Those crazy French, they tell you you are going to a film, and instead, vignettes. That wouldn't pass the focus audience in New York, let along Cleveland. And "I am going home," was almost trite, almost a parody of Truffault. Almost as realist film, although I'm forgetting the term right now. And how clever, that the protaganist goes home. Simply. Wearing early 20th century clothes. I still don't understand. It was French, I don't speak anything other than the rudimentary greeting.
Not going out at night is sucking the life blood out of me. I need to feed. Even if I am the only person standing in front of the stage. It helps that I was giving the love for Nadine. And that when they play One Last Look, I've actually ice skated in the center of the Mayfair mall in Milwaukee. The thing that amazes me still about St. Louis, is that even after a year or so not going out at all in the evening, I still know people at the cool scenes. It makes me feel home, knowing that most anywhere, I'm going to run into people I know and actually like and can converse with on some meaningful level.
One of the incredible ironies to me of the entire bar/drinking scene is that the participants it's the same thing night after night - I would just think it would get boring, but if you're drunk, maybe it's not so much. At least, tonight, the folks were there to hear a band that plays original music. But how to distinguish between a poster shop and the Louvre? Who knows. Maybe it doesn't matter. I was just happy to hang out with folks I know to be smart, who rock, to the best of their ability, listening to a Midwest Indy-rock band. Adam said the dilemma for Nadine is that they are between no where and somewhere. Which makes houses like Mississippi Nights a tricky DMZ.
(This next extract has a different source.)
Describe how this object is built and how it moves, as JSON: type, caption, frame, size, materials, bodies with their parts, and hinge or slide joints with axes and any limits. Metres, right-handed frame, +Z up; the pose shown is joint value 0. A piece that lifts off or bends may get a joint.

They opened with a song that contains the line, "Shapiro have you read the Silent Spring." I suggested that Adam change the line to something more current, since Shapiro is no longer the chair of Monsanto, maybe to Whitman, or whomever is the current EPA head. It did give me a little Wash U. liberal arts pride, seeing Adam singing such hip, erudite lines. Who even knows who Rachel Carson is anymore? Forgetting that means forgetting song birds. Which means forgetting stuff in our ecosytem we don't even know about yet.
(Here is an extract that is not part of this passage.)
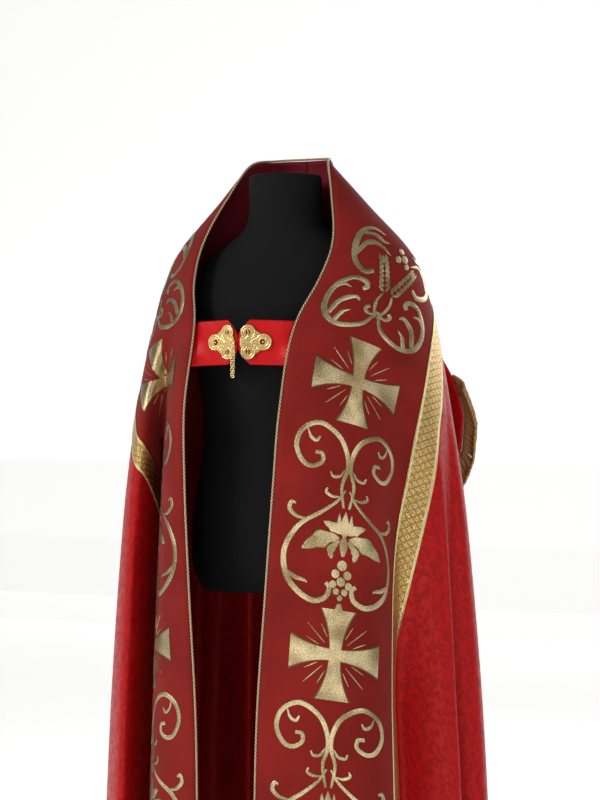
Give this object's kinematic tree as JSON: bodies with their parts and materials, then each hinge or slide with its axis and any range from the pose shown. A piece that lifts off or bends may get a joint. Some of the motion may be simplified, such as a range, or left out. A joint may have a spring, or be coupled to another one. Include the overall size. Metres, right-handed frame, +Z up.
{
  "type": "cope vestment on a dress form",
  "caption": "Open-fronted red cope with embroidered orphrey bands, braid, back hood with fringe and a chest clasp, hung on a plain black dress form",
  "frame": {"origin": "middle of the dress form's foot, on the floor, under the middle of the whole object", "axes": "+Z up, -Y to the front, +X to the wearer's left"},
  "size_m": [0.7248, 0.5222, 1.5425],
  "materials": {
    "scarlet_satin": "satin damask",
    "strap_satin": "satin",
    "orphrey_cloth": "matt woven",
    "facing_cloth": "matt woven",
    "gold_braid": "metallic woven",
    "gold_cord": "metallic cord",
    "bullion_fringe": "twisted metallic cords",
    "clasp_metal": "polished",
    "form_cover": "black jersey",
    "pole_steel": "brushed",
    "base_black": "satin black"
  },
  "bodies": {
    "vestment": {"body": "scarlet_satin", "orphrey_left": "orphrey_cloth", "orphrey_right": "orphrey_cloth", "facing_left": "facing_cloth", "facing_right": "facing_cloth", "galloon_left": "gold_braid", "galloon_right": "gold_braid", "piping_left": "gold_cord", "piping_right": "gold_cord", "hood": "scarlet_satin", "hood_fringe": "bullion_fringe", "strap_left": "strap_satin", "strap_right": "strap_satin", "clasp_plate_left": "clasp_metal", "clasp_plate_right": "clasp_metal", "form_torso": "form_cover", "form_neck_cap": "form_cover", "form_pole": "pole_steel", "form_base": "base_black"},
    "drop": {"clasp_drop": "clasp_metal"}
  },
  "joints": [
    {"name": "drop_swing", "type": "hinge", "parent": "vestment", "child": "drop", "pos_m": [-0.0062, -0.172, 1.212], "axis": [0, -1, 0], "range_deg": [-40, 40]}
  ]
}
I gave Fred Hessel shit about tipping the bartender $1 on a $9 tab. Even though he was buying me a drink. It isn't about being part of the fraternity of servers as it is about letting people know that they are less likely to receive good service the less they tip. They'll get their drinks, certainly, but it's probably going to be well after the recognized faces, the known good deals. It's economics, tipping. At places that actually have business.
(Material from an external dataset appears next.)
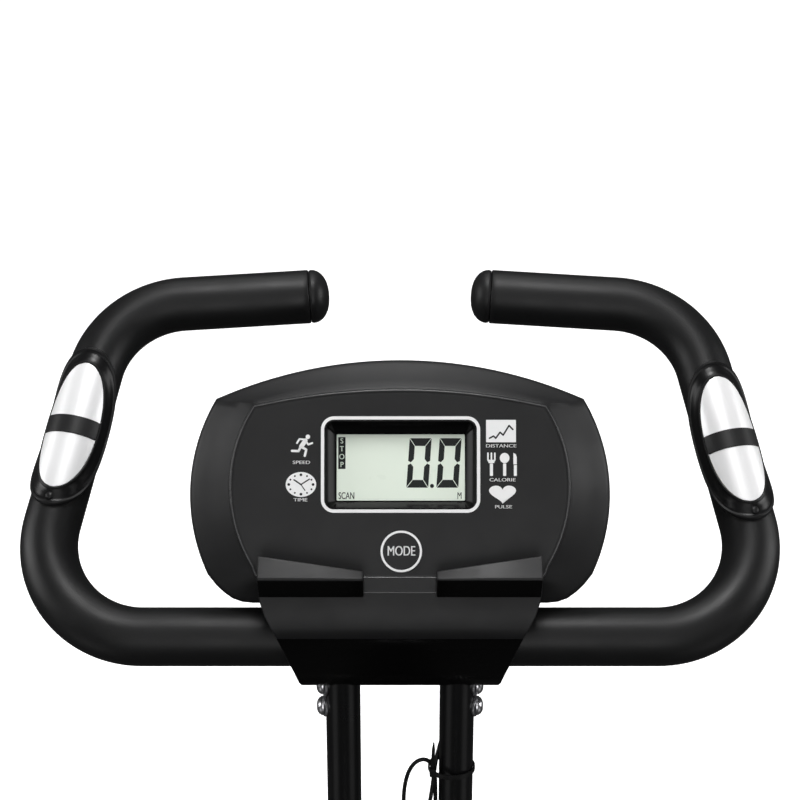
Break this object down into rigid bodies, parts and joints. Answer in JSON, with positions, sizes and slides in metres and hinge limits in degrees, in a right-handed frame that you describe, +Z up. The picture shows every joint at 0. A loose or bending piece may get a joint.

I gave Steve shit, after a young fan came up and told him, eyes batting, what a great job he'd done. I told him that he could get laid after every show. Which he protested that he didn't even do when he was single, other members of the band, not so much true. I gave one of Adam's groupies, Mandy, shit about the fact that I knew them when they were Sour Patch, and that I was going home with Adam that night.
My snot is all black from sanding. And I still have at least two more hours to go. Amzing what a double shot espresso does for the energy level after nearly falling asleep watching clever French films. Who, despite all the cars, never have a car chase. We just need to redo every French film with Bridgette Fonda in a key role. That would make it all better. The only thing missing from "I'm going home" was a drawn out scene of an angst ridden character smoking a cigarette. It think, given the immerersion level of todays movie-going audience, that you really could make a movie entirely iconic, referencing scenes or scene genres developed along the way. Until we get into a punk rock movie mode, and then have our Clash and our Ska movement, and get movies with edge and melodic soul both. I don't feel credentialed enough to call the movie tiresome, since I can't really cite its pedigree, but it was close enough. Enjoyable anyway.
Archer was telling me today that I have annoying way of bringing out my Wine Spectator subcribing self when I'm meeting new people he's brought over. The irony of which, of course, is the fact that I only, at best, skim over the Wine Spectator. I think I know what he means, generally. The intellectually charges conversations I have, sometimes more contrived than real. That's the key. The genuine energy state, versus one motivated by some cheesy competitive catalyst. That's the beauty of the blog, where I can be as unsubstantiatedly arrogant as I want to be, without forcing any of it down anyone's throat.